[Start of Available data]
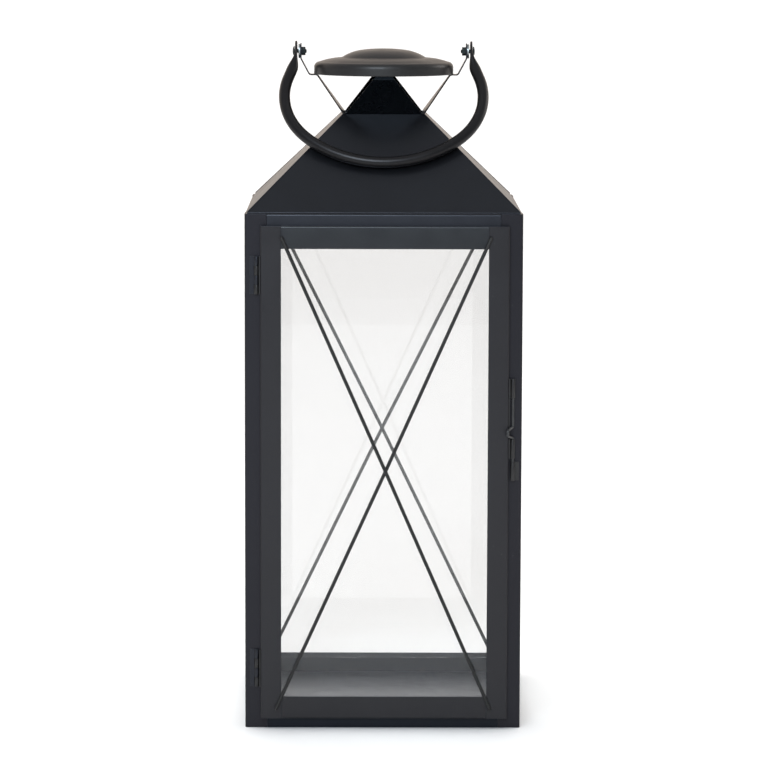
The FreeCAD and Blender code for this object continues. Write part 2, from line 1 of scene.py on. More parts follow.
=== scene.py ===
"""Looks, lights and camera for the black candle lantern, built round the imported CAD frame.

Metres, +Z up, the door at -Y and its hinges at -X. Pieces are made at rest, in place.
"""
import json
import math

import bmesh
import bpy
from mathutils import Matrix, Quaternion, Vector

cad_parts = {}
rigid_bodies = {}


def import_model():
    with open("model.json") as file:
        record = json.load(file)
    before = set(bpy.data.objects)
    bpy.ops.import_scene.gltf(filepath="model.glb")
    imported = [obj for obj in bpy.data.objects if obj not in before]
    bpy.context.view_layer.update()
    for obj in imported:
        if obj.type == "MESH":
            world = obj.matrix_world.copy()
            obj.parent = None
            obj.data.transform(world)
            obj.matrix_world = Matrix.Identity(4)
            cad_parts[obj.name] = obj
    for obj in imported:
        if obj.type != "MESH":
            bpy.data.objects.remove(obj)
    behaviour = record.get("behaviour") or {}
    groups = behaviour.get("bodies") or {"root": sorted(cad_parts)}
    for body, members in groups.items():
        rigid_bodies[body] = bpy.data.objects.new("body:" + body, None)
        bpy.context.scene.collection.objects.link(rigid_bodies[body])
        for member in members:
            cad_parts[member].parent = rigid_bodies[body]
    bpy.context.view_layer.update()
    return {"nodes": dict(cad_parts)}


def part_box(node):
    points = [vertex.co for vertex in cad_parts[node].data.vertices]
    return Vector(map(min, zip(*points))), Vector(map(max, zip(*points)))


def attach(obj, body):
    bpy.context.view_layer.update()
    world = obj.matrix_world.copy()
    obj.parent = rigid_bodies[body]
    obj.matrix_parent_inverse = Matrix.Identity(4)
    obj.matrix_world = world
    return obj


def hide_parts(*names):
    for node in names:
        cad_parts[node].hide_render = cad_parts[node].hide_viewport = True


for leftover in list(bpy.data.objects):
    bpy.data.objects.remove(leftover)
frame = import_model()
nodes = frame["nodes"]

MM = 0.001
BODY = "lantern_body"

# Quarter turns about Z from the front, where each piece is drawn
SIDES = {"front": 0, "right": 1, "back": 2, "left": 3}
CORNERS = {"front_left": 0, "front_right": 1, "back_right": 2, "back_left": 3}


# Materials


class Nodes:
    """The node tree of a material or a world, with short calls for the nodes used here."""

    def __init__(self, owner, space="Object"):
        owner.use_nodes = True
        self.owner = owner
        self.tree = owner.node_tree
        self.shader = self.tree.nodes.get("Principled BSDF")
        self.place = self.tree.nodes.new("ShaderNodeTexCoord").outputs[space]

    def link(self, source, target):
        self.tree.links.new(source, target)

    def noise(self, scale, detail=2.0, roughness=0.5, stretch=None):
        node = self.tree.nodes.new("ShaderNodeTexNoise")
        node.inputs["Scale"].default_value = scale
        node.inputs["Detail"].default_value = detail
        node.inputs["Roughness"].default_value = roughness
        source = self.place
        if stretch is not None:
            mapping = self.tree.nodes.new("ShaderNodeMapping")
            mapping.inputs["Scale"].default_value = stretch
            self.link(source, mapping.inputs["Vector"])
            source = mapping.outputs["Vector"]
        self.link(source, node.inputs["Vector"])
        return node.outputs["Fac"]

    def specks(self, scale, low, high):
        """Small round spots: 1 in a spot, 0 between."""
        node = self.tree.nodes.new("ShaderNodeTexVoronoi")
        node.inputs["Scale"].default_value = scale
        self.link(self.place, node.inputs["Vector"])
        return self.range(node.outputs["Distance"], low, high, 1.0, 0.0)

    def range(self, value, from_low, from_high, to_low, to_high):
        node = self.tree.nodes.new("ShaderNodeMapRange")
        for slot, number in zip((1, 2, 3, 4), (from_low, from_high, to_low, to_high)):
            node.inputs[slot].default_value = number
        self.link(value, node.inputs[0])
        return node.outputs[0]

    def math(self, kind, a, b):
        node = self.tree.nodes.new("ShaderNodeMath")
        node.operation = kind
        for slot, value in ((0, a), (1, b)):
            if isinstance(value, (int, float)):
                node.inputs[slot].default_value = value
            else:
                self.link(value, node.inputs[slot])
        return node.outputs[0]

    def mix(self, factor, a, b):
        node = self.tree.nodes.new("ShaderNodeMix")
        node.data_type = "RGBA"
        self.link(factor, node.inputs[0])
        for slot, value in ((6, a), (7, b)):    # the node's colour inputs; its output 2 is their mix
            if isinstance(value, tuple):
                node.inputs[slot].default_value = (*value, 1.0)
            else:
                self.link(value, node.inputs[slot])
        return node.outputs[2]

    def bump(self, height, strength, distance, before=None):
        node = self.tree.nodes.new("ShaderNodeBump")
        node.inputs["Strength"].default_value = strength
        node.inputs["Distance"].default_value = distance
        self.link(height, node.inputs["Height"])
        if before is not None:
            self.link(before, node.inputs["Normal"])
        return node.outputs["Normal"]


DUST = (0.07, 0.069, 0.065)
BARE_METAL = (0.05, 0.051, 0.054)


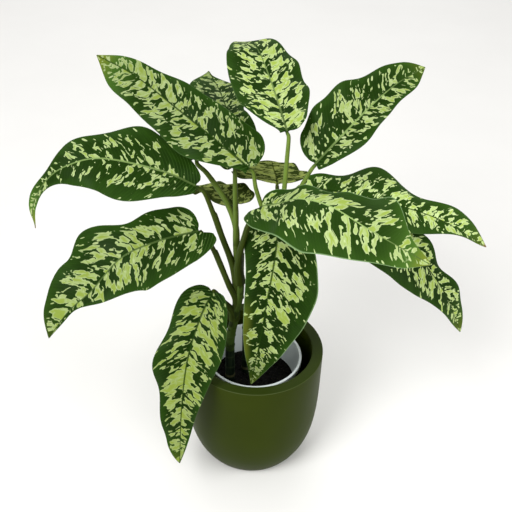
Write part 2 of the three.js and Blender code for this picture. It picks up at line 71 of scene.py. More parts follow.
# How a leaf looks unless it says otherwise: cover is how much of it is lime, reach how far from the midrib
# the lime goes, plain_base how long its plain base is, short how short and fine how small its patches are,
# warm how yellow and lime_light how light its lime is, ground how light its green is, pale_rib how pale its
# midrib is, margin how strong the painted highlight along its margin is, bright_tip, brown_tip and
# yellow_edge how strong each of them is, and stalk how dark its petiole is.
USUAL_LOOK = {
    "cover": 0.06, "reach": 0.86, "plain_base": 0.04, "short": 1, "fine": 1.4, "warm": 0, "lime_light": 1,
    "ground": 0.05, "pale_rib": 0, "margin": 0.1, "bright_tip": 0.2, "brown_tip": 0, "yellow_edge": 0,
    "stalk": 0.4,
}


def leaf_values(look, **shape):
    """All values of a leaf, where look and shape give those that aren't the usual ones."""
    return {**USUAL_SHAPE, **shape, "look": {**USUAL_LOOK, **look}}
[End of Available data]
▶ **Aim of the exercise**: Exactly as written, please reproduce the lines from the first line of the data to the line containing "bpy.data.objects.remove(obj)", inclusive, and nothing else.

▶ **Expected answer**:
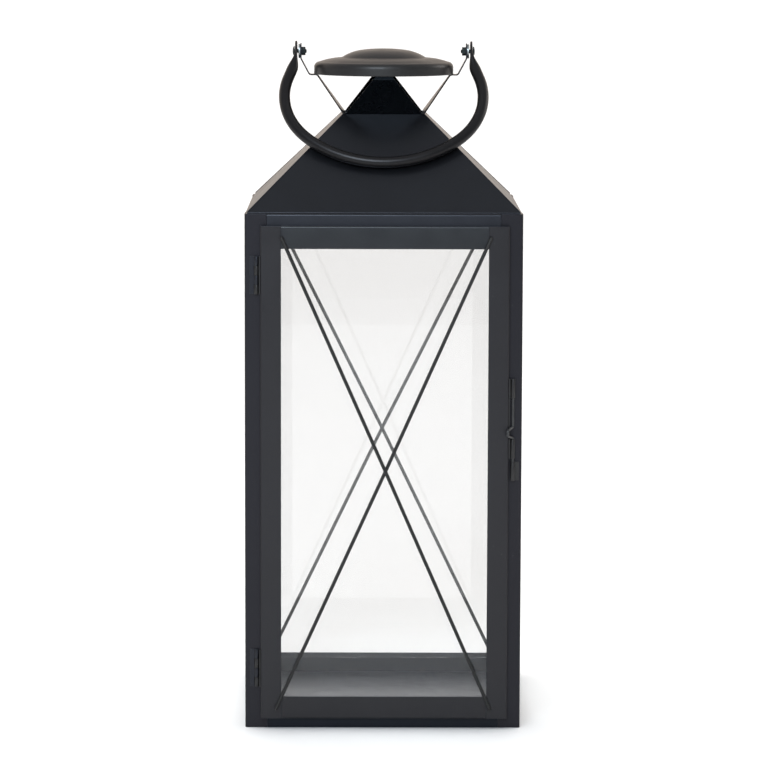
The FreeCAD and Blender code for this object continues. Write part 2, from line 1 of scene.py on. More parts follow.
=== scene.py ===
"""Looks, lights and camera for the black candle lantern, built round the imported CAD frame.

Metres, +Z up, the door at -Y and its hinges at -X. Pieces are made at rest, in place.
"""
import json
import math

import bmesh
import bpy
from mathutils import Matrix, Quaternion, Vector

cad_parts = {}
rigid_bodies = {}


def import_model():
    with open("model.json") as file:
        record = json.load(file)
    before = set(bpy.data.objects)
    bpy.ops.import_scene.gltf(filepath="model.glb")
    imported = [obj for obj in bpy.data.objects if obj not in before]
    bpy.context.view_layer.update()
    for obj in imported:
        if obj.type == "MESH":
            world = obj.matrix_world.copy()
            obj.parent = None
            obj.data.transform(world)
            obj.matrix_world = Matrix.Identity(4)
            cad_parts[obj.name] = obj
    for obj in imported:
        if obj.type != "MESH":
            bpy.data.objects.remove(obj)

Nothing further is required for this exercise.